The central character is Ellie Tait, the popular, cool and attractive girl whose every whim and wish are pandered to by her ‘friends’ and admirers, often without them knowing why. The cruelty that Ellie hands out to friend and foe alike is breathtaking in its ferocity but Butler makes it clear that this comes from Ellie’s own insecurities and unhappiness. From the time we see her from afar playing football with the boys to the beyond poignant ending we, like Ellie, are made aware that she has this power to effect others without completely understanding why. This is teenage life as William Golding saw it, always in danger of losing any pretence of social expectations and returning to a state of nature. It is a visceral picture and you can almost smell the pheromones and Lynx.


Ellie appears to be top dog as she hides her personal demons more successfully than her peers, but is proved to be just as confused and vulnerable. She sees everything as a game, and as such everyone else as an opponent to be used before they use her. Everyone wants to be her or be near her and she abuses this power as she can’t quite believe that it’s true. If you don’t like yourself then it’s difficult to believe that any one else will. Her relationship with Stacey and Helena, who want nothing more than to be her friends, more through fear rather than affection, is heartbreaking for all three.


Written mainly in English with the odd piece of dialect to denote the older generation of Shetlanders, Butler captures how teenagers talk to each other, often using language that they think is ‘adult’, something which doesn’t sit easily in their mouths. The fierce desire to grow up as quickly as possible, and for some to leave as quickly as possible, is on every page. This is never more in evidence than in the battle of the sexes, a battle which these kids are spectacularly unprepared for. The language is sparse and simple which is perfect for the characters, particularly when they are expressing the casual cruelty that results from personal insecurities. These are not whip smart kids with all the answers, just constant questions. The main one being ‘who am I?’

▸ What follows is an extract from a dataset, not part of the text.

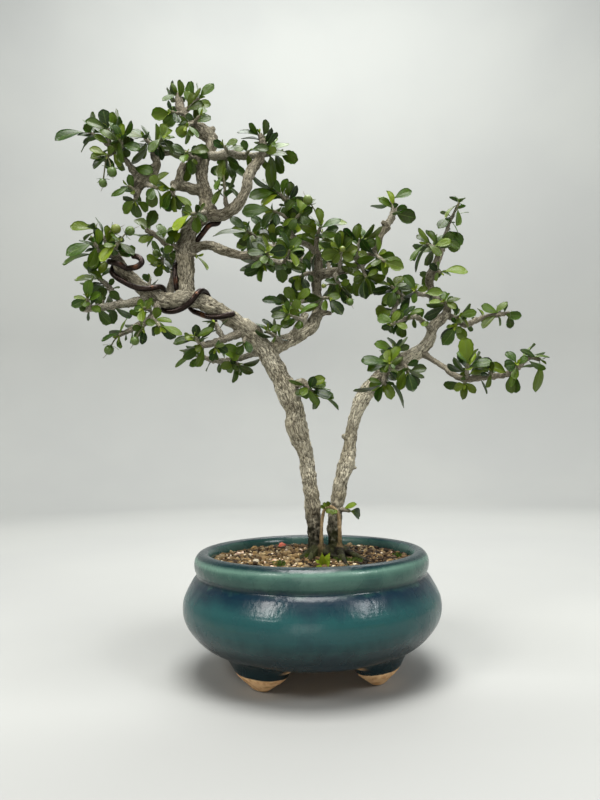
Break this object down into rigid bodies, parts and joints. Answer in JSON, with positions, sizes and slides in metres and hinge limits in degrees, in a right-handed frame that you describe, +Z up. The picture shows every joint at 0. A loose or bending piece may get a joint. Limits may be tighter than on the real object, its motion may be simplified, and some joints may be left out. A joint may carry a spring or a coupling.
{
  "type": "potted bonsai tree",
  "caption": "Fukien tea bonsai with twin trunks, small blunt leaves and berries, trained with wire and planted in a round glazed pot on small feet.",
  "frame": {"origin": "middle of the whole plant's footprint, on the surface that the pot's feet stand on", "axes": "+Z up, -Y towards the front of the tree, +X to the right of someone who looks at its front"},
  "size_m": [0.3068, 0.1588, 0.3835],
  "materials": {
    "glaze": "gloss teal glaze with bare buff clay under the feet",
    "soil": "loose gravel and clay granules",
    "screen": "black plastic mesh",
    "bark": "pale fissured bark",
    "leaf": "living leaves on woody twigs, dark green with a low gloss",
    "wire": "brown anodised"
  },
  "bodies": {
    "root": {"pot": "glaze", "soil": "soil", "drain_screen": "screen", "tree": "bark", "limb_wire": "wire", "leader_wire": "wire", "spray_arm_first": "leaf", "spray_arm_low": "leaf", "spray_arm_second": "leaf", "spray_arm_third": "leaf", "spray_arm_under": "leaf", "spray_back_left": "leaf", "spray_back_middle": "leaf", "spray_base": "leaf", "spray_brown_shoot": "leaf", "spray_crown": "leaf", "spray_down_left": "leaf", "spray_far_left": "leaf", "spray_fork_shoot": "leaf", "spray_fork_tip": "leaf", "spray_high_left": "leaf", "spray_inner": "leaf", "spray_knot_hanging": "leaf", "spray_knot_right": "leaf", "spray_leader_fresh": "leaf", "spray_leader_high": "leaf", "spray_leader_side": "leaf", "spray_leader_stub": "leaf", "spray_leader_thorn": "leaf", "spray_limb_front": "leaf", "spray_limb_left": "leaf", "spray_limb_right": "leaf", "spray_limb_start": "leaf", "spray_limb_tip": "leaf", "spray_limb_top": "leaf", "spray_low_left": "leaf", "spray_lower_left": "leaf", "spray_middle_arm": "leaf", "spray_right_arm_tip": "leaf", "spray_right_bend": "leaf", "spray_right_cross": "leaf", "spray_right_inner": "leaf", "spray_right_leader_back": "leaf", "spray_right_leader_side": "leaf", "spray_right_leader_tip": "leaf", "spray_right_low": "leaf", "spray_right_middle": "leaf", "spray_shoulder_left": "leaf", "spray_shoulder_right": "leaf", "spray_shoulder_top": "leaf", "spray_stub_side": "leaf", "spray_top_middle": "leaf", "spray_top_right": "leaf", "spray_trunk_side": "leaf", "spray_underneath": "leaf", "spray_underneath_small": "leaf"}
  },
  "joints": []
}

As Kevin McNeil did with The Stornoway Way, Butler dispels any lingering belief that the Scottish Highlands and Islands  are an untouched Tartan idyll from another time. This is as modern as Scottish storytelling gets. These lives are filled with worries which are exasperated by modern technology. The fear that a private photo will be passed around the playground, or trying to understand the hidden meaning behind the semiotics of texts, means that they are never able to be at ease, worrying that there is someone talking about them, or, even worse, not talking about them.

The Roost has been compared to Alan Warner’s The Sopranos, but I think Butler captures the language and interaction even more convincingly. The Sopranos in Warner’s book were all too cool for school, and I was more aware of the gender of the writer than I was when reading The Roost. There is none of the voyeurism that Warner sometimes reverts to in his novel, and there is an honesty and understanding on show here that is at the heart of Butler’s novel’s success. Despite some of the subject matter and actions of his characters there is always a warmth and genuine concern for these teenagers. Even if it’s been decades since you left the school gates for the last time The Roost will remind you that schooldays could be confusing and terrifying, despite what your memory may tell you.


The last twelve months in Scottish writing has warmed my soul as it has seen great novels from established writers such as A.L Kennedy, Alan Bissett, Ali Smith, Kevin MacNeil and John Burnside (who also won the T.S Eliot Prize for his collection of poetry Black Cat Bone). There were fascinating memoirs from Janice Galloway and Kapka Kassabova, a canonical collection of poetry with These Islands, We Sing, and new poetry from Jackie Kay and Carol Ann Duffy as well as the appointment of Liz Lochhead as the nation’s Makar. When you add to all of this some of the fantastic new voices I have read or heard, of which the aforementioned Allan Wilson and Neil Butler are two of the best, then it seems clear to me that just as we are in interesting and influential times socially and politically so we are culturally, the one reflecting the other. As it should be. Feel free to disagree, but I would suggest that if you do then your not looking in the right places.